Through the course of the pandemic, health care professionals and other essential workers have been dubbed coronavirus heroes. Since the COVID-19 vaccines emerged, another hero has been added to the list: volunteers.  

“We could never expand to a level that is significant to our community without the volunteers,” said Jeff Kuhr, Executive Director of Mesa County Public Health.
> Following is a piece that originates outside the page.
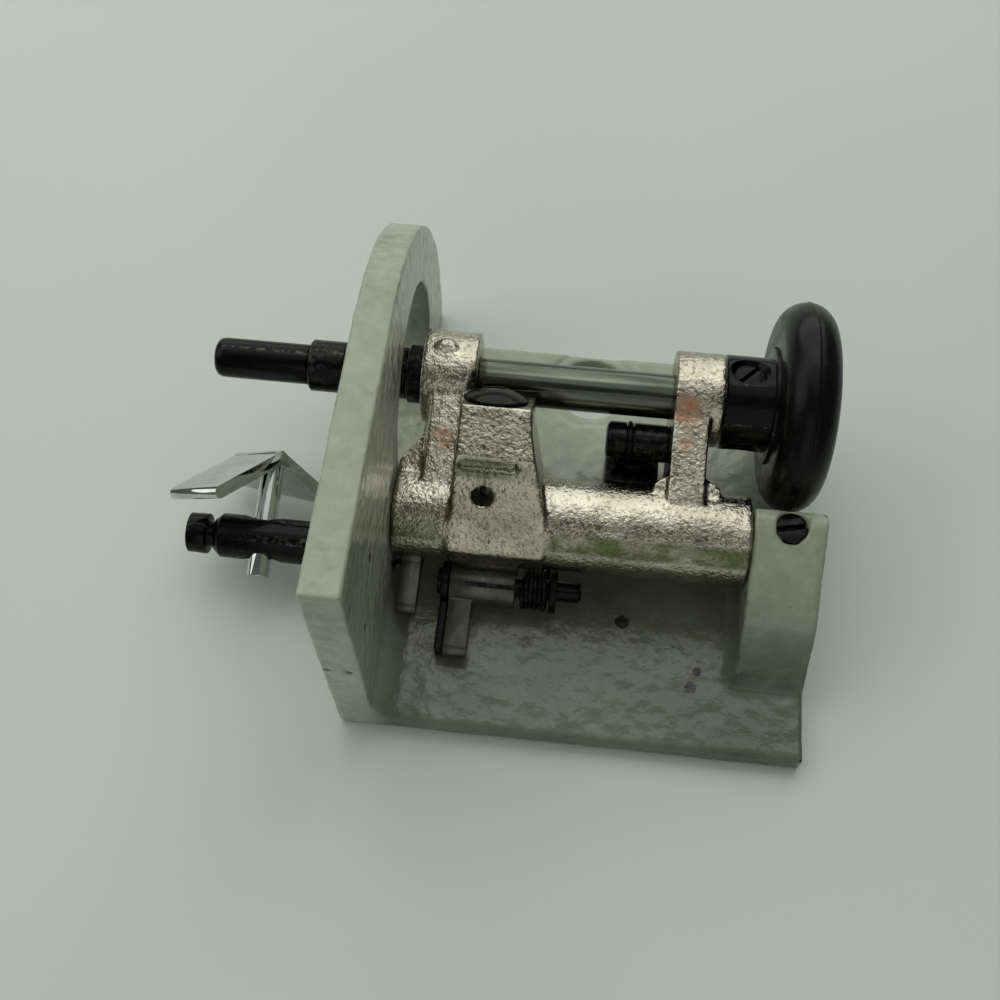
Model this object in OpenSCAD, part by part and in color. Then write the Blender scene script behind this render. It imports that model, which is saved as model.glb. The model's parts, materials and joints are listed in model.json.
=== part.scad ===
// Bobbin winder unit of a heavy leather sewing machine.
// A cast bracket carries a plated swing frame with a friction-driven spindle,
// a bobbin-full trip lever and a sprung latch pawl.
// X runs along the spindle towards the friction wheel, Y runs away from the
// operator and Z is up from the underside of the base plate. The origin is the
// centre of the mounting hole at that underside.

/* [Bracket] */
// Length of the base plate along the spindle
base_l = 85; // [84:0.5:88]
// Depth of the base plate from front to back
base_d = 85; // [84:0.5:88]
// Thickness of the base plate
base_t = 4.4; // [4:0.1:5]
// Radius of the base plate's rear corner under the wheel
base_corner_r = 25; // [15:1:30]
// Thickness of the upright face plate
face_t = 6.7; // [6:0.1:7]
// Height of the face plate above the underside
face_h = 57; // [54:0.5:60]
// Radius of the face plate's rounded rear edge
face_round_r = 46.7; // [45:0.1:48]
// Radius of the spindle opening in the face plate
window_r = 19.5; // [17:0.5:21]
// Concave radius where the face plate meets the base
root_fillet = 6; // [3:0.5:7]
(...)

Though MCPH has hired several temporary employees in the past year to respond to the pandemic, staffing up to the necessary level for mass vaccine distribution would be impossible to both establish and maintain. 

So far, the phased vaccine distribution rollout has been sluggish in Mesa County due to high demand and short supply of vaccine across the nation, but the need for volunteers never goes away. “We just hope that any day, or any week, we get a huge surge of vaccine coming in, and at that point, we will be prepared, thanks to our volunteers,” said Kuhr. 

Grand Valley residents have already stepped up and offered to volunteer their time.

“The community interest in making this vaccination effort a success is gratifying,” said Sue Kiser, the Volunteer Coordinator at Mesa County Public Health’s mass COVID-19 vaccination site.

Since the site opened, about 450 residents have signed up to help in positions from vaccinators to greeters. “They just want to be part of the solution,” said Kiser.

Diana Nicholes, a volunteer at the vaccination site echoed Kiser, saying, “It’s important, it’s just so important.” 

After retiring as a school teacher, Nicholes found it easy to give her time to benefit our community. In addition to feeling a sense of accomplishment, she’s happy to volunteer because it allows her to socialize during an otherwise isolating time. “It’s so nice to get out of the house, it’s actually been fun.”